We go to the municipal offices to complain that the large rubbish bin has not been at the roadblock for two weeks now and the rubbish is endangering both those crossing and those working there.  We followed an army car into the area.  It turns out that only the management of the upper hill works here (the municipality offices are located at Barkan).  Two young pious women wrapped up in duvets (the room is freezing cold) doze in the security room in front of two television screens.  They promise to pass our request to the municipality offices.  As we leave we meet the morning shift, an aggressive settler who declares, when she hears who we are: "I'm going to kill you".  When we got into our car she came out of the building, came over to us determinedly (we thought she would spit at us) but she just hissed: "Don't you dare come in here again".


Awarta

7:45 a.m. 

Only a few cars cross to and from Nablus, there is no back to back.


Beit Furiq

7:55 a.m. 

There are 7 cars in the queue to enter the town, very few pedestrians.  The inspection of each vehicle is thorough.  A tractor driver says that he has waited half an hour in the queue.
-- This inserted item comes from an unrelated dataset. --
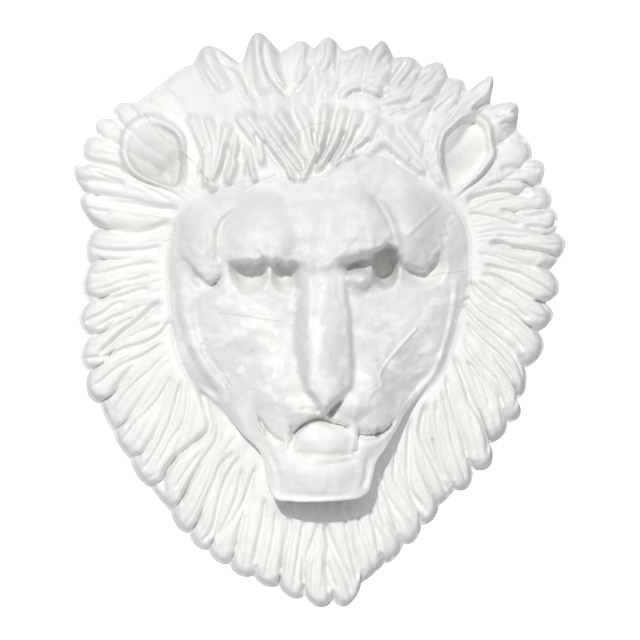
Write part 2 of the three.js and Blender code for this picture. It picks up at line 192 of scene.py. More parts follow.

The commander explains to us that the soldiers are completing a 24-hour shift and he is concerned that they will make mistakes.  They are all dead tired, it is better that they work slowly and not make mistakes.


Back at Huwwara

8:30 a.m. 

There are two detaineesinfo-icon by the cell: a father and son who were shepherding a flock of goats near the Bracha fence.  The settlers, it appears, called the security forces to arrest them both.  The flock was left in the charge of the younger son, aged 10.  The DCO representative explains that they will have to wait an hour to get their ID cards back.  We telephone everybody we can and finally the commander agrees to reduce their punishment time.  They are released in the direction of Nablus but we were not able to find out what will happen to the boy and the goats.


Tapuach/Za'atra Junction

9:10 a.m.

There are no queues.


At Sha'ar Shomron the number of police cars in the easterly direction has increased, the border police tell us that it is a routine inspection.